- Task goal -
Only the lines from the start up to and including the line containing "seam_w = 0.12; // [0.08:0.01:0.16]" should be repeated, word for word.

- Provided material -
######

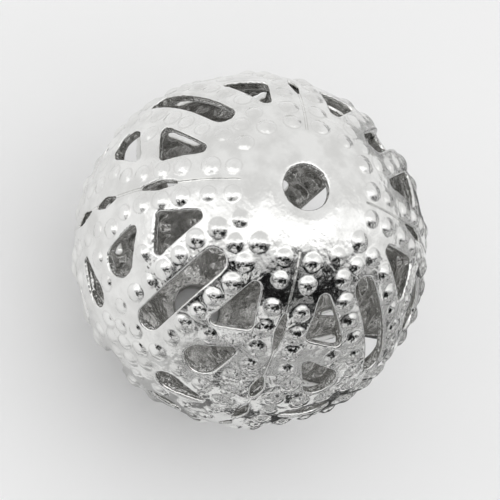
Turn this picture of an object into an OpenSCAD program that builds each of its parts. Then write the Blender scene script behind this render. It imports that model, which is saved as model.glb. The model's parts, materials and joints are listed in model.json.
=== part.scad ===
// Round filigree bead: one stamped and pierced blank of thin plated brass, rolled shut into a hollow ball.
// Four gores hang together round the upper hole and butt along meridian seams. A round tab on one of them
// carries the lower hole, and the tips of the others stop at its rim. Small raised dots stand in rows
// round the openings.
// +Z runs along the thread hole, and z = 0 is the flat of the lower tab.

/* [Ball] */
// Diameter of the ball, without its raised dots
bead_d = 10; // [9:0.5:12]
// Height over the two flat poles, as a share of the diameter
flat_share = 0.98; // [0.976:0.001:0.984]
// Thickness of the sheet
sheet = 0.3; // [0.2:0.02:0.4]
// Diameter of the thread hole
hole_d = 1.35; // [1:0.05:1.5]

/* [Seams] */
// Angle from the upper pole at which the seams begin, in degrees
seam_from = 22; // [20:1:24]
// Diameter of the round tab at the lower pole
tab_d = 2.9; // [2.4:0.1:3.4]
// Width of the line that is left where two edges meet
seam_w = 0.12; // [0.08:0.01:0.16]

/* [Cut-outs] */
// Length of the long slot down the middle of each half gore
slot_l = 3.4; // [2.8:0.1:3.6]
// Width of the long slot
slot_w = 0.7; // [0.5:0.05:0.8]
// Length of the slanted teardrop beside it
tear_l = 1.6; // [1.3:0.1:1.8]
// Length of the leaf that lies along the equator
leaf_l = 1.5; // [1.2:0.1:1.7]
// Radius of the triangle's corners
corner_r = 0.16; // [0.1:0.02:0.22]

/* [Raised dots] */
// Radius of the ball that each dot is the cap of
dot_r = 0.36; // [0.32:0.02:0.4]
// Height of a dot over the sheet
dot_rise = 0.09; // [0.06:0.01:0.12]

/* [Hidden] */
$fn = 64;

gores = 4;
gore_turn = 360 / gores;
front = -90;
ball_r = bead_d / 2;
inner_r = ball_r - sheet;
bead_h = bead_d * flat_share;
core_r = ball_r / 2;
past_r = ball_r + sheet;
tab_angle = asin(tab_d / bead_d);
tab_gore = 1;
// How far, in degrees, the line round a tab is cut past the seams at its two ends.
tab_line_past = 6;
// Straight steps in the arc at each corner of a triangle.
ARC_STEPS = 5;

// Columns of the tables below. POLAR is the angle from the pole and TURN the angle from the gore's middle,
// or from the seam. SPIN turns the fat end from straight down the gore towards its side.
POLAR = 0;
TURN = 1;
SPIN = 2;
LENGTH = 3;
FAT_R = 4;
THIN_R = 5;

// The tapered cut-outs of one half gore: the long slot and the two teardrops.
HALF_GORE = [
    [56, 0, 0, slot_l, slot_w / 2, slot_w / 2],
    [68, -25, 36, tear_l, 0.5, 0.14],
    [68, 25, -36, tear_l, 0.5, 0.14]
];

// The leaves that lie along the equator.
EQUATOR = [
    [90, -23, 90, leaf_l, 0.42, 0.14],
    [90, 23, -90, leaf_l, 0.42, 0.14]
];

// The corners of the triangle near the pole, as POLAR and TURN.
TRIANGLE = [[38, 25], [50, 30.5], [54, 18.5]];

// The openings left along one seam, as POLAR, length and widest width.
GAP_LENGTH = 1;
GAP_WIDTH = 2;
SEAM_GAPS = [
    [50, 1.2, 0.28],
    [74, 1, 0.34],
    [90, 1.2, 0.34],
    [106, 1, 0.34],
    [130, 1.2, 0.28]
];

// The raised dots of a quarter of a gore, as POLAR and TURN: a row down the slot, a row down the seam, and
// three between the other openings.
DOTS = [
    [25, 11.3], [33, 13], [41, 14.2], [48.3, 12], [55.6, 10.8], [63, 10], [70.5, 9.8], [79.5, 9.6], [85.3, 4.7],
    [25, 33.7], [32.5, 36], [42, 37.5], [49.5, 38], [57, 38.2], [64.3, 38], [71.3, 34.5], [78.3, 36.8],
    [85.5, 36.6],
    [60.5, 20], [81, 18.8], [81, 27.8]
];

// The dots on a gore's middle line at both ends of the slot, and those along its equator.
SLOT_END_DOTS = [[31, 0], [80.5, 0]];
EQUATOR_DOTS = [[90, 0], [90, 9.4], [90, -9.4]];

// A distance along the ball's surface, from an angle at its centre.
function arc_mm(angle) = angle * PI / 180 * ball_r;

// Puts its child at a place on the ball, its X pointing away from the pole, its Y round the ball, its Z out.
module on_ball(polar, turn, spin = 0) {
    rotate([0, polar, turn]) rotate([0, 0, spin]) translate([0, 0, core_r])
        linear_extrude(past_r - core_r) children();
}

// An outline with two round ends, the fat one at +X.
module taper(length, fat_r, thin_r) {
    thin_x = thin_r - length / 2;
    fat_x = length / 2 - fat_r;
    lean = acos((fat_r - thin_r) / (fat_x - thin_x));
    translate([thin_x, 0]) circle(thin_r);
    translate([fat_x, 0]) circle(fat_r);
    polygon([
        [thin_x - thin_r * cos(lean), thin_r * sin(lean)],
        [fat_x - fat_r * cos(lean), fat_r * sin(lean)],
        [fat_x - fat_r * cos(lean), -fat_r * sin(lean)],
        [thin_x - thin_r * cos(lean), -thin_r * sin(lean)]
    ]);
}

// A convex polygon, given anticlockwise, whose corners are the middles of arcs.
module rounded(corners, r) {
    count = len(corners);
    function heading(i) = let (side = corners[(i + 1) % count] - corners[i % count]) atan2(side.y, side.x);
    polygon([for (i = [0:count - 1]) let (
        from = heading(i + count - 1) - 90,
        bend = (heading(i) - heading(i + count - 1) + 720) % 360
    ) for (step = [0:ARC_STEPS]) let (angle = from + bend * step / ARC_STEPS)
        corners[i] + r * [cos(angle), sin(angle)]
    ]);
}

// The triangle on one side of a gore, laid flat round its own middle.
module triangle_cut(side) {
    middle = (TRIANGLE[0] + TRIANGLE[1] + TRIANGLE[2]) / 3;
    flat = [for (corner = TRIANGLE) [
        arc_mm(corner[POLAR] - middle[POLAR]),
        arc_mm(corner[TURN] - middle[TURN]) * sin(corner[POLAR])
    ]];
    on_ball(middle[POLAR], middle[TURN] * side) mirror([0, side < 0 ? 1 : 0])
        rounded([flat[0], flat[2], flat[1]], corner_r);
}

module tapers(table) {
    for (cut = table) on_ball(cut[POLAR], cut[TURN], cut[SPIN]) taper(cut[LENGTH], cut[FAT_R], cut[THIN_R]);
}

// All that is cut through one gore.
module gore_cuts() {
    tapers(EQUATOR);
    for (half = [0, 1]) mirror([0, 0, half]) {
        tapers(HALF_GORE);
        for (side = [-1, 1]) triangle_cut(side);
    }
}

// The opened stretches of one seam, where the edges of two gores spring apart.
module seam_gaps() {
    for (gap = SEAM_GAPS) on_ball(gap[POLAR], 0) {
        reach = gap[GAP_LENGTH] / 2;
        swell = gap[GAP_WIDTH] / 2;
        polygon([[-reach, 0], [0, -swell], [reach, 0], [0, swell]]);
    }
}

// The hairline of one seam, from the rim of the tab up to where the gores hang together.
module seam_line() {
    rotate([90, 0, 0]) rotate([0, 0, tab_angle - 90])
        rotate_extrude(angle = 180 - tab_angle - seam_from) translate([ball_r, 0]) circle(d = seam_w);
}

// The rim of the tab, seen where the tips of three gores butt against it.
module tab_line() {
    translate([0, 0, -ball_r * cos(tab_angle)]) rotate([0, 0, gore_turn / 2 - tab_line_past])
        rotate_extrude(angle = 360 - gore_turn + 2 * tab_line_past)
            translate([tab_d / 2, 0]) circle(d = seam_w);
}

module dots(table) {
    for (dot = table) rotate([0, dot[POLAR], dot[TURN]]) translate([0, 0, ball_r + dot_rise - dot_r]) sphere(dot_r);
}

// The raised dots of one gore.
module gore_dots() {
    dots(EQUATOR_DOTS);
    for (half = [0, 1]) mirror([0, 0, half]) {
        dots(SLOT_END_DOTS);
        for (side = [0, 1]) mirror([0, side, 0]) dots(DOTS);
    }
}

// The sheet as a dotted ball, flat at both poles.
module hollow_ball() {
    difference() {
        union() {
            intersection() {
                sphere(ball_r);
                cube([2 * bead_d, 2 * bead_d, bead_h], center = true);
            }
            for (gore = [0:gores - 1]) rotate([0, 0, front + gore * gore_turn]) gore_dots();
        }
        intersection() {
            sphere(inner_r);
            cube([2 * bead_d, 2 * bead_d, bead_h - 2 * sheet], center = true);
        }
    }
}

// The whole bead: pierced sheet, seams and thread hole.
module shell() color("silver") translate([0, 0, bead_h / 2]) difference() {
    hollow_ball();
    cylinder(h = 2 * bead_d, d = hole_d, center = true);
    for (gore = [0:gores - 1]) rotate([0, 0, front + gore * gore_turn]) {
        gore_cuts();
        rotate([0, 0, gore_turn / 2]) {
            seam_gaps();
            seam_line();
        }
    }
    rotate([0, 0, front + tab_gore * gore_turn]) tab_line();
}

shell();
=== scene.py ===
import json
import math
import random

import bpy
from mathutils import Matrix, Vector

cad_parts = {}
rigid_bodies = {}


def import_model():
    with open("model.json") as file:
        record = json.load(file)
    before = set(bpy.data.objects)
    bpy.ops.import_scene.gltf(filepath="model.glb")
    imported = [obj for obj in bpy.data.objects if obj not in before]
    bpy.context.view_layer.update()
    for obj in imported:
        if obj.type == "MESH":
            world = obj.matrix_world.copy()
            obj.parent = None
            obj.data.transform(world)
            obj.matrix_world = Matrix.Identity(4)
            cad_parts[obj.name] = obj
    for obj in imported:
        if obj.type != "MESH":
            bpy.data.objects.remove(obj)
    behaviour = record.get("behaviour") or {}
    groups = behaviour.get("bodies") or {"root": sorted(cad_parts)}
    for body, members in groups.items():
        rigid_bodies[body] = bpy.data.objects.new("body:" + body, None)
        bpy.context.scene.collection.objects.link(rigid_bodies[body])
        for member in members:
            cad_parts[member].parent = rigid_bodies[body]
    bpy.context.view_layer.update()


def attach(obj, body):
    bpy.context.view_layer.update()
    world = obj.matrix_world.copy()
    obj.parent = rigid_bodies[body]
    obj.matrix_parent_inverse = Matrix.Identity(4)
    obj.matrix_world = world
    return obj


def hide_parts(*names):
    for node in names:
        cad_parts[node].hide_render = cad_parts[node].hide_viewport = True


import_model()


# The wall of the bead: 0.3 mm brass sheet pressed into a hollow ball, with a small flat at both poles.
# It is worked in millimetres round the bead's own middle, and put down at its real size at the end.
BEAD_D = 10.0
BEAD_H = 9.8
SHEET = 0.3
BALL_R = BEAD_D / 2


def only(*pieces):
    bpy.ops.object.select_all(action="DESELECT")
    for piece in pieces:
        piece.select_set(True)
    bpy.context.view_layer.objects.active = pieces[0]


def edit(piece):
    only(piece)
    bpy.ops.object.mode_set(mode="EDIT")
    bpy.ops.mesh.select_all(action="SELECT")


def leave_edit():
    bpy.ops.object.mode_set(mode="OBJECT")


def saw_off(piece, point, outwards):
    """Everything past a plane goes, and the cut is closed."""
    edit(piece)
    bpy.ops.mesh.bisect(plane_co=point, plane_no=outwards, clear_outer=True, use_fill=True)
    leave_edit()


def pressed_ball(name, radius, height):
    bpy.ops.object.select_all(action="DESELECT")
    bpy.ops.mesh.primitive_uv_sphere_add(segments=256, ring_count=128, radius=radius)
    piece = bpy.context.object
    piece.name = name
    for end in (-1, 1):
        saw_off(piece, (0, 0, end * height / 2), (0, 0, end))
    return piece


wall = pressed_ball("wall", BALL_R, BEAD_H)
hollow = pressed_ball("hollow", BALL_R - SHEET, BEAD_H - 2 * SHEET)
edit(hollow)
bpy.ops.mesh.flip_normals()
leave_edit()
only(wall, hollow)
bpy.ops.object.join()


# The openings, which a press punches through the flat blank in one stroke: a slot down each half gore, a
# rounded triangle and a slanted teardrop on both sides of it, and leaves along the equator. A place is in
# degrees: down from the pole, round from the middle of the gore, and the spin of the punch.
GORES = 4
GORE_TURN = 90.0
FRONT = -90.0
PUNCH_FROM, PUNCH_TO = 2.4, 5.6
SLOT_AT = (56, 0)
TEARDROP_AT = (68, 25, -36)
LEAF_AT = (90, 23, -90)
TRIANGLE = ((38, 25), (50, 30.5), (54, 18.5))
TRIANGLE_CORNER_R = 0.16
HERE = Matrix.Identity(4)
MIRROR_SIDE = Matrix.Scale(-1, 4, (0, 1, 0))
MIRROR_ENDS = Matrix.Scale(-1, 4, (0, 0, 1))


def turned(degrees, axis="Z"):
    return Matrix.Rotation(math.radians(degrees), 4, axis)


def on_ball(polar, turn, spin=0.0):
    return turned(turn) @ turned(polar, "Y") @ turned(spin)


def arc(angle):
    return math.radians(angle) * BALL_R


def punch(name, posts, sides=28):
    """A punch is the skin drawn round a few upright rods, each given by its place and radius."""
    bpy.ops.object.select_all(action="DESELECT")
    for number, (x, y, radius) in enumerate(posts):
        bpy.ops.mesh.primitive_cylinder_add(
            vertices=sides,
            radius=radius,
            depth=PUNCH_TO - PUNCH_FROM,
            location=(x, y, (PUNCH_FROM + PUNCH_TO) / 2),
        )
        if number == 0:
            piece = bpy.context.object
            piece.name = name
            bpy.ops.object.transform_apply(location=True)
            bpy.ops.object.mode_set(mode="EDIT")
    bpy.ops.mesh.select_all(action="SELECT")
    bpy.ops.mesh.convex_hull()
    leave_edit()
    return piece


def taper(name, length, fat_r, thin_r):
    return punch(name, [(length / 2 - fat_r, 0, fat_r), (thin_r - length / 2, 0, thin_r)])


def struck(tool, place):
    """A copy of a tool with its own mesh, moved to its place."""
    copy = tool.copy()
    copy.data = tool.data.copy()
    copy.data.transform(place)
    if place.determinant() < 0:
        copy.data.flip_normals()
    bpy.context.scene.collection.objects.link(copy)
    return copy


def joined(pieces):
    only(*pieces)
    bpy.ops.object.join()
    return pieces[0]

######

- The output -
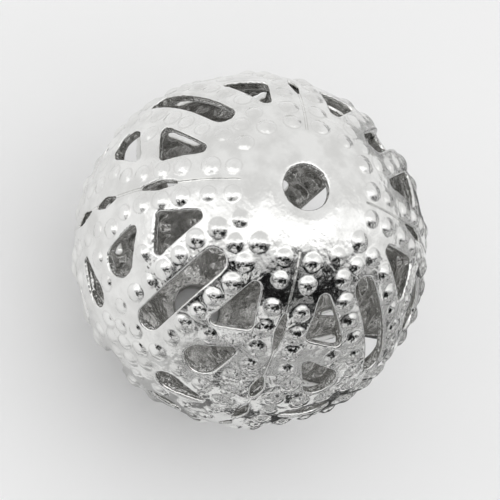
Turn this picture of an object into an OpenSCAD program that builds each of its parts. Then write the Blender scene script behind this render. It imports that model, which is saved as model.glb. The model's parts, materials and joints are listed in model.json.
=== part.scad ===
// Round filigree bead: one stamped and pierced blank of thin plated brass, rolled shut into a hollow ball.
// Four gores hang together round the upper hole and butt along meridian seams. A round tab on one of them
// carries the lower hole, and the tips of the others stop at its rim. Small raised dots stand in rows
// round the openings.
// +Z runs along the thread hole, and z = 0 is the flat of the lower tab.

/* [Ball] */
// Diameter of the ball, without its raised dots
bead_d = 10; // [9:0.5:12]
// Height over the two flat poles, as a share of the diameter
flat_share = 0.98; // [0.976:0.001:0.984]
// Thickness of the sheet
sheet = 0.3; // [0.2:0.02:0.4]
// Diameter of the thread hole
hole_d = 1.35; // [1:0.05:1.5]

/* [Seams] */
// Angle from the upper pole at which the seams begin, in degrees
seam_from = 22; // [20:1:24]
// Diameter of the round tab at the lower pole
tab_d = 2.9; // [2.4:0.1:3.4]
// Width of the line that is left where two edges meet
seam_w = 0.12; // [0.08:0.01:0.16]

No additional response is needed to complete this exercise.